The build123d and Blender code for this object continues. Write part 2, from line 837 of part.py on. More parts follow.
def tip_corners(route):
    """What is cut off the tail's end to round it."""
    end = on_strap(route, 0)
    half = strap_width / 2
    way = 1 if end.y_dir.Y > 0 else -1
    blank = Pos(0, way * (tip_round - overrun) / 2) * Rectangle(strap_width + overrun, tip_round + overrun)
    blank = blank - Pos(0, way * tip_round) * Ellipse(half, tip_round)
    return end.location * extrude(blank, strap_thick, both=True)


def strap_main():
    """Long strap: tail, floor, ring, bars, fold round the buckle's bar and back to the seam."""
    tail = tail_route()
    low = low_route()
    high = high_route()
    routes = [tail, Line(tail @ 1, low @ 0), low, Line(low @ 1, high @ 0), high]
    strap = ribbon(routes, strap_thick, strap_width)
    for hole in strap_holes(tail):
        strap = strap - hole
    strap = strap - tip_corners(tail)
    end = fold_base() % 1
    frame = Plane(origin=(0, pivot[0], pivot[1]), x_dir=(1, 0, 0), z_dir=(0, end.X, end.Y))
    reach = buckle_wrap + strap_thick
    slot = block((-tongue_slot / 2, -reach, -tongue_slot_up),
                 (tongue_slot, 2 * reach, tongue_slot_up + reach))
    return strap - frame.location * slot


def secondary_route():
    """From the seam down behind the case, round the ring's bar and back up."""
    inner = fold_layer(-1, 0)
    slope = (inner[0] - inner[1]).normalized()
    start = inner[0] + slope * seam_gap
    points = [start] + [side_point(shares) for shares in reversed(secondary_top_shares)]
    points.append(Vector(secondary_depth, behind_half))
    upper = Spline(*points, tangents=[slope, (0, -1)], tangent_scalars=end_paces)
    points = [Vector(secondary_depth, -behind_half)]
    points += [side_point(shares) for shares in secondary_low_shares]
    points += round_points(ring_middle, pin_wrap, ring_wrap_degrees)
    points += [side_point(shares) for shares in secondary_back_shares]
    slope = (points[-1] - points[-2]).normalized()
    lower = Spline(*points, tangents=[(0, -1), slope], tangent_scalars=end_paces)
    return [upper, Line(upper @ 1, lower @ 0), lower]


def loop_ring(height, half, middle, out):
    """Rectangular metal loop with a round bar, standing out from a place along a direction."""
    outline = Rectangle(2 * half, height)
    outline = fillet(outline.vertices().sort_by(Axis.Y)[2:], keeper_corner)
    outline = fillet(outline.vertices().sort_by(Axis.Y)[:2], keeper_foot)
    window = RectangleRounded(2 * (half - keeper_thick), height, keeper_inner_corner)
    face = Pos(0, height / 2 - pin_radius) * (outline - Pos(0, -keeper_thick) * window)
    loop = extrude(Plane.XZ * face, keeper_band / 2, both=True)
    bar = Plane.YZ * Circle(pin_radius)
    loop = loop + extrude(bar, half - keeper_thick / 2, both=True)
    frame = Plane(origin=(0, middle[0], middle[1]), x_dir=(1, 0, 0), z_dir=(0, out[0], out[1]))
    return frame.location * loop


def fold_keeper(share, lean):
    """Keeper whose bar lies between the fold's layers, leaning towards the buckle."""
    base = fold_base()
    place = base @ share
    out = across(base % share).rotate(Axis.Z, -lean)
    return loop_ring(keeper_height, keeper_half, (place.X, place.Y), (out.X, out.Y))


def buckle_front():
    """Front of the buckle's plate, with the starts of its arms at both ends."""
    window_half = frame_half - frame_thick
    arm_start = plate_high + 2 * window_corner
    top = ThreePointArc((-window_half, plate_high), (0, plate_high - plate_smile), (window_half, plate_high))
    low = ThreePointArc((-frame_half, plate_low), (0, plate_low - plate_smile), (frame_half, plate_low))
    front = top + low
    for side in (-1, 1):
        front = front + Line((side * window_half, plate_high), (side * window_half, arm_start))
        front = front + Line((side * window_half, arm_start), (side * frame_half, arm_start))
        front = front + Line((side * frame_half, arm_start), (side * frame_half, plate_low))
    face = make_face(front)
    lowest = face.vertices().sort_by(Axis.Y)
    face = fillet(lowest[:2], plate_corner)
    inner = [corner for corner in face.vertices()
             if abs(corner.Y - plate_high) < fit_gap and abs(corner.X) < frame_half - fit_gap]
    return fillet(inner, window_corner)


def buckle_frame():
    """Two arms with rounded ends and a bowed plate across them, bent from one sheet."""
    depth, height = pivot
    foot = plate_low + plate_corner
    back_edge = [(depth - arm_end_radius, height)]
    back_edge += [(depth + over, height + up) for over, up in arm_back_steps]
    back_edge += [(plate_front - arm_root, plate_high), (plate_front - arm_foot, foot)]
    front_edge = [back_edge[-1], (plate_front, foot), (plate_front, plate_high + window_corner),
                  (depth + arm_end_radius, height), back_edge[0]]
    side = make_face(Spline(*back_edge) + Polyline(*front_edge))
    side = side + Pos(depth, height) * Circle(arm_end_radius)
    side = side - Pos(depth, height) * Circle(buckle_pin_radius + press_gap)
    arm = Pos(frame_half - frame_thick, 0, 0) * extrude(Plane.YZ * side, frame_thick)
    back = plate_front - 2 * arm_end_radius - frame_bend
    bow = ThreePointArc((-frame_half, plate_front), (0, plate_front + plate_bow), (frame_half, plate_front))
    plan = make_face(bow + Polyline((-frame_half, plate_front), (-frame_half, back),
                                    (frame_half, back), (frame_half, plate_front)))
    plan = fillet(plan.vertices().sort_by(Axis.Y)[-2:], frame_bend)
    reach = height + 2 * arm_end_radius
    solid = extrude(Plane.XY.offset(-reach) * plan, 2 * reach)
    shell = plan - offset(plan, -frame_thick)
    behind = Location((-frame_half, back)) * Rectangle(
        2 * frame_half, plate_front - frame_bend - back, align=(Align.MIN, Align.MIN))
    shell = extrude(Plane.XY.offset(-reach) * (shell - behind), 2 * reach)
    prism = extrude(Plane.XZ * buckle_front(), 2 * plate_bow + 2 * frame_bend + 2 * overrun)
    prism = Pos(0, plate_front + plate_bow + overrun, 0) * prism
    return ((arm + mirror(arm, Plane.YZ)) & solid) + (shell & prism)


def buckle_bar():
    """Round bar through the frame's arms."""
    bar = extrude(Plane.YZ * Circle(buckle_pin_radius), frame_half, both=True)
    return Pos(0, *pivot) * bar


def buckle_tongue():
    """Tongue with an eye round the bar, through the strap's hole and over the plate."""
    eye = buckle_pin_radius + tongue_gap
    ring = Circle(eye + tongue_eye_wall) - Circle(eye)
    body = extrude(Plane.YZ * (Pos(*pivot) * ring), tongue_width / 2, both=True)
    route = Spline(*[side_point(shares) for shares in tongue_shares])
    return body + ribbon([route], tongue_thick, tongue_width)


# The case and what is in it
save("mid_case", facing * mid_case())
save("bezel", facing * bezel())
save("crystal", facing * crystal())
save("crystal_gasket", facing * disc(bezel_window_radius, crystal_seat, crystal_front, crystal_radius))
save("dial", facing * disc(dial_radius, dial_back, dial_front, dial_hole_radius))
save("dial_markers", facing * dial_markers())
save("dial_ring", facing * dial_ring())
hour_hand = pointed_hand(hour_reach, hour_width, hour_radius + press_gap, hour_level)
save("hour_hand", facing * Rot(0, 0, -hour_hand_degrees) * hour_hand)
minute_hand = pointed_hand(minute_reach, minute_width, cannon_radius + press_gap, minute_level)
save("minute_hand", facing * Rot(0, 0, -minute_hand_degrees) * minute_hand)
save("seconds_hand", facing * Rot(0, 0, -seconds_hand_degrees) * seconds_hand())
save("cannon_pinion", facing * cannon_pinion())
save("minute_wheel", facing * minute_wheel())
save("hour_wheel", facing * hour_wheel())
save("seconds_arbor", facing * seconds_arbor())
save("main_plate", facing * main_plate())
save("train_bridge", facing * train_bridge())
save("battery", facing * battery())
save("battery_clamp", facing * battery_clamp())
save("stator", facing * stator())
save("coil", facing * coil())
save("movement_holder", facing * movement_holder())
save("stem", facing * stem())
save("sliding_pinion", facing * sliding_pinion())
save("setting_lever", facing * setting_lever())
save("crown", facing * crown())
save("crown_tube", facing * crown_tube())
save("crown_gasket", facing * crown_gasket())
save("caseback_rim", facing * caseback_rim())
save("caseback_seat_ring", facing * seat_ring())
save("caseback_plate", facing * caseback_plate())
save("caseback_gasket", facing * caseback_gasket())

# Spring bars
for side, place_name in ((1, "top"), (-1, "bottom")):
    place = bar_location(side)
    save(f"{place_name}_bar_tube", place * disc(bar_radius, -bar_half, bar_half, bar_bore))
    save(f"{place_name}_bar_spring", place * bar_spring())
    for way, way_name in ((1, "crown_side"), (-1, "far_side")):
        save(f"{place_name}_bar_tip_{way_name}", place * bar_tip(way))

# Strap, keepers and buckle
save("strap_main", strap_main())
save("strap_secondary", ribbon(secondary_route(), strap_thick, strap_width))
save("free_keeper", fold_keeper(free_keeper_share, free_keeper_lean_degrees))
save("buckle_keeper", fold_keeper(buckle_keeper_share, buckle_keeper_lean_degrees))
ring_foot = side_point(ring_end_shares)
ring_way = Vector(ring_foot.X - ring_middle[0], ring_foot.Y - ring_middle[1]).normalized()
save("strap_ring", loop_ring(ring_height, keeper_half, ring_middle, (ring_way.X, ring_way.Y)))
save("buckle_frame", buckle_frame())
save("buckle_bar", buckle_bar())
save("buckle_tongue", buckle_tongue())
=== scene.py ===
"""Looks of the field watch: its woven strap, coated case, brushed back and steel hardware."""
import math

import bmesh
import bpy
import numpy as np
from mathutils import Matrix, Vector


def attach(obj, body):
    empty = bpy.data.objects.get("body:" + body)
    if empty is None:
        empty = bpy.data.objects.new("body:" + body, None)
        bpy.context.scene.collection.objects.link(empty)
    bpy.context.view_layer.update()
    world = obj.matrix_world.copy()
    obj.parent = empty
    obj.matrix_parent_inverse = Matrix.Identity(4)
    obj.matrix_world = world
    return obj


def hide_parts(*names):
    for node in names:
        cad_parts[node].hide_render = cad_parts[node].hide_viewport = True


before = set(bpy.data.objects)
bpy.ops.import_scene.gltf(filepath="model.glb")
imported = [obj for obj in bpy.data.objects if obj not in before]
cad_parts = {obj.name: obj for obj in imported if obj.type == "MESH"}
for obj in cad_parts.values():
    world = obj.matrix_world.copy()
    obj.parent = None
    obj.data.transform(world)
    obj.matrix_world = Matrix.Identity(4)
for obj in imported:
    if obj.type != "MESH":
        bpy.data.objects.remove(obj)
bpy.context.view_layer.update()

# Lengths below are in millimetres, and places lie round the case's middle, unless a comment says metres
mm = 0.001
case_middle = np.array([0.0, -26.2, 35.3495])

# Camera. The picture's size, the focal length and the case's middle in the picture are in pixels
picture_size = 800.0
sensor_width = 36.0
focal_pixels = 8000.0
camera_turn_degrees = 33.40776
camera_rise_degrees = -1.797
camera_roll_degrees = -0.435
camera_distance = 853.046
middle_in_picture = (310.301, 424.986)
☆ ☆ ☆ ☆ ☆
■ Set task
Lines from the beginning of the data above through the line containing "return end.location *" are to be returned exactly, and no others.

■ The solution
The build123d and Blender code for this object continues. Write part 2, from line 837 of part.py on. More parts follow.
def tip_corners(route):
    """What is cut off the tail's end to round it."""
    end = on_strap(route, 0)
    half = strap_width / 2
    way = 1 if end.y_dir.Y > 0 else -1
    blank = Pos(0, way * (tip_round - overrun) / 2) * Rectangle(strap_width + overrun, tip_round + overrun)
    blank = blank - Pos(0, way * tip_round) * Ellipse(half, tip_round)
    return end.location * extrude(blank, strap_thick, both=True)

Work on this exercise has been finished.